Kararı, davacı vekili temyiz etmiştir.
Yapılan yargılama ve saptanan somut uyuşmazlık bakımından uygulanması gereken hukuk kuralları gözetildiğinde İlk Derece Mahkemesince verilen kararda bir isabetsizlik olmadığının anlaşılmasına ve davalıya atfedilen eylemin hukuki ihtilaf mahiyetinde olması ve suç teşkil etmemesi sebebiyle somut olaya uzamış ceza zamanaşımının uygulanamayacak olmasına göre yapılan istinaf başvurusunun HMK’nın 353/b-1 maddesi uyarınca Bölge Adliye Mahkemesince esastan reddine ilişkin kararın usul ve yasaya uygun olduğu kanısına varıldığından Bölge Adliye Mahkemesi kararının onanmasına karar vermek gerekmiştir.

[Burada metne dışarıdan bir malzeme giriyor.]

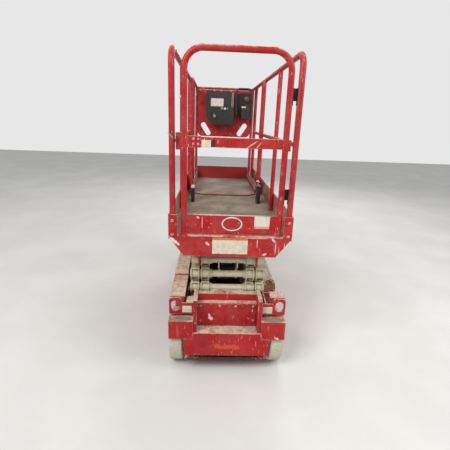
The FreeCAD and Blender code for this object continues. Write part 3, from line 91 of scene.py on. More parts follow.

SONUÇ: Yukarda açıklanan nedenlerle davacı vekilinin temyiz isteminin reddi ile Bölge Adliye Mahkemesince verilen kararın HMK’nın 370/1. maddesi uyarınca ONANMASINA, HMK’nın 372. maddesi uyarınca işlem yapılmak üzere dava dosyasının Bölge Adliye Mahkemesine gönderilmesine, aşağıda yazılı bakiye 10,00 TL temyiz ilam harcının temyiz edenden alınmasına, 24/02/2020 tarihinde oybirliğiyle karar verildi.